To this the Germans can well reply:
“Pardon us, but we have already heard this song from the social-patriots during the last war and know very well how it all ended ...”
No, in this way we shall not help the German workers to rouse themselves from their stupor. We must show them in action that revolutionary politics consists in a simultaneous struggle against the respective imperialist governments in all the warring countries. This “simultaneity” must not of course be taken mechanically. Revolutionary successes, wherever they may originally erupt, would raise the spirit of protest and uprisings in all countries. Hohenzollern militarism was overthrown completely by the October Revolution. For Hitler and Mussolini the success of a socialist revolution in any one of the advanced countries of the world is infinitely more terrible than the combined armaments of all the imperialist “democracies”.
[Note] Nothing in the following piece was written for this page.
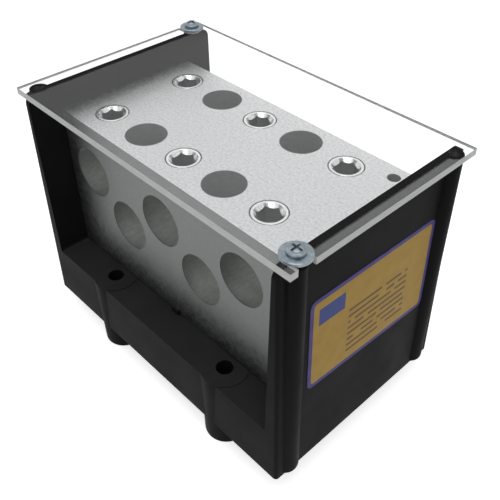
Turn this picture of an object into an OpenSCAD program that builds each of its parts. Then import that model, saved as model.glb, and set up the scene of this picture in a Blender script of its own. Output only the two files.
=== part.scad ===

That policy which attempts to place upon the proletariat the unsolvable task of warding off all dangers engendered by the bourgeoisie and its policy of war is vain, false, mortally dangerous. “But fascism might be victorious!” “But the USSR is menaced!” “But Hitler’s invasion would signify the slaughter of workers!” And so on, without end. Of course, the dangers are many, very many. It is impossible not only to ward them all off, but even to foresee all of them. Should the proletariat attempt at the expense of the clarity and irreconcilability of its fundamental policy to chase after each episodic danger separately, it will unfailingly prove itself a bankrupt. In time of war, the frontiers will be altered, military victories and defeats will alternate with each other, political regimes will shift. The workers will be able to profit to the full from this monstrous chaos only if they occupy themselves not with acting as supervisors of the historical process but by engaging in the class struggle. Only the growth of their international offensive will put an end not alone to episodic “dangers” but also to their main source: the class society.